Additionally, “reasonableness plays no part in the actual-malice standard” under high court precedent, Fugate said. And “police officers would no longer be public figures, hampering citizens’ abilities to comment on law enforcement conduct and activity.” Finally, in limiting fair reporting only to a public figure’s official conduct, the would limit reporting on sexual misconduct that the public is entitled to know about, she said.
Representatives of an array of organizations also appeared to oppose the bill, including the Florida First Amendment Foundation, the ACLU of Florida, the Foundation for Individual Rights and Expression, the Florida Press Association, Florida NOW, Equality Florida, and Common Cause of Florida.
Members of those organizations warned that, if lawmakers are targeting liberal publishers — the frequent subject of Gov. Ron DeSantis’ ire — they would hit members of their own political faction as well, including bloggers, social media commenters, and conservative and Christian talk radio.

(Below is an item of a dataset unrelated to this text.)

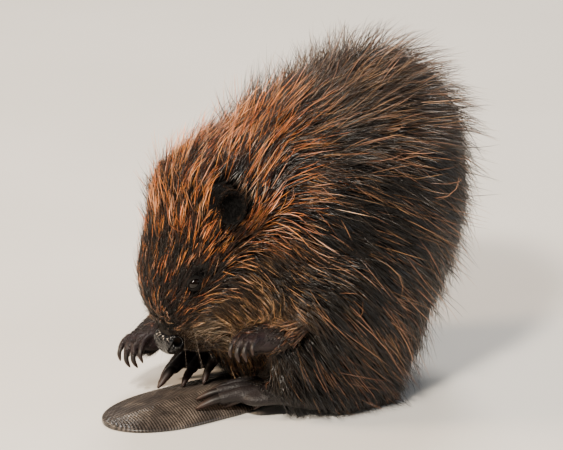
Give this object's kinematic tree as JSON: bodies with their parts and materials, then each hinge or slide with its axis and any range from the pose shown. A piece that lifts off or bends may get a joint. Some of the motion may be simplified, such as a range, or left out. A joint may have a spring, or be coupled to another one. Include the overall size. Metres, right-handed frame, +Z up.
{
  "type": "beaver",
  "caption": "Life-size still model of a North American beaver, hunched on its haunches with curled forepaws and its flat scaly tail tucked forward under its webbed hind feet.",
  "frame": {"origin": "middle of the footprint, on the floor", "axes": "+Z up; the beaver heads along -Y, so its rump is towards +Y and its left side is +X"},
  "size_m": [0.2556, 0.3841, 0.3093],
  "materials": {
    "dark_coat": "dark brown wet fur with sparse reddish guard hairs",
    "bright_coat": "rusty orange wet guard hairs over dark underfur",
    "nose": "black pebbled skin, moist",
    "ear": "black skin with very short hair",
    "bare_feet": "dark purplish brown wrinkled skin, damp",
    "tail_scales": "grey brown scales in curved rows, satin",
    "claw": "dark horn with paler tips, semi-gloss",
    "eye": "black brown, wet gloss"
  },
  "bodies": {
    "root": {"head": "bright_coat", "nose": "nose", "ear_left": "ear", "ear_right": "ear", "eye_left": "eye", "eye_right": "eye", "neck": "bright_coat", "trunk": "dark_coat", "foreleg_left": "dark_coat", "foreleg_right": "dark_coat", "forepaw_left": "bare_feet", "forepaw_right": "bare_feet", "fore_claw_left_1": "claw", "fore_claw_left_2": "claw", "fore_claw_left_3": "claw", "fore_claw_left_4": "claw", "fore_claw_right_1": "claw", "fore_claw_right_2": "claw", "fore_claw_right_3": "claw", "fore_claw_right_4": "claw", "haunch_left": "dark_coat", "haunch_right": "dark_coat", "hind_claw_left_1": "claw", "hind_claw_left_2": "claw", "hind_claw_left_3": "claw", "hind_claw_left_4": "claw", "hind_claw_left_5": "claw", "hind_claw_right_1": "claw", "hind_claw_right_2": "claw", "hind_claw_right_3": "claw", "hind_claw_right_4": "claw", "hind_claw_right_5": "claw", "hind_foot_left": "bare_feet", "hind_foot_right": "bare_feet", "tail": "tail_scales"}
  },
  "joints": []
}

Bobby Block of the First Amendment Foundation quoted from a letter that he said James Schwartzel, owner of a conservative radio station in Southwest Florida, sent to the House warning that the bill would harbinge the “death of conservative talk” in Florida.
A copy of the letter provided to the online publication Florida’s Voice argues the legislation would create “too much liability” for conservative talk radio.
“We will change our conservative programming, and announcers will quit,” Schwartzel wrote. “The devastation will be severe and swift. Republicans will lose one of their most prominent platforms to reach their base forever.”
Republican Colleen Burton, of Polk County, said she was voting for the bill despite qualms. “I just want to make sure we’re not going too far.” She added, “Sometimes, we overprotect.”
“If you’re going to defame people, you certainly have a responsibility to make sure it’s true,” insisted Republican Dennis Baxley, representing Lake and part of Orange County.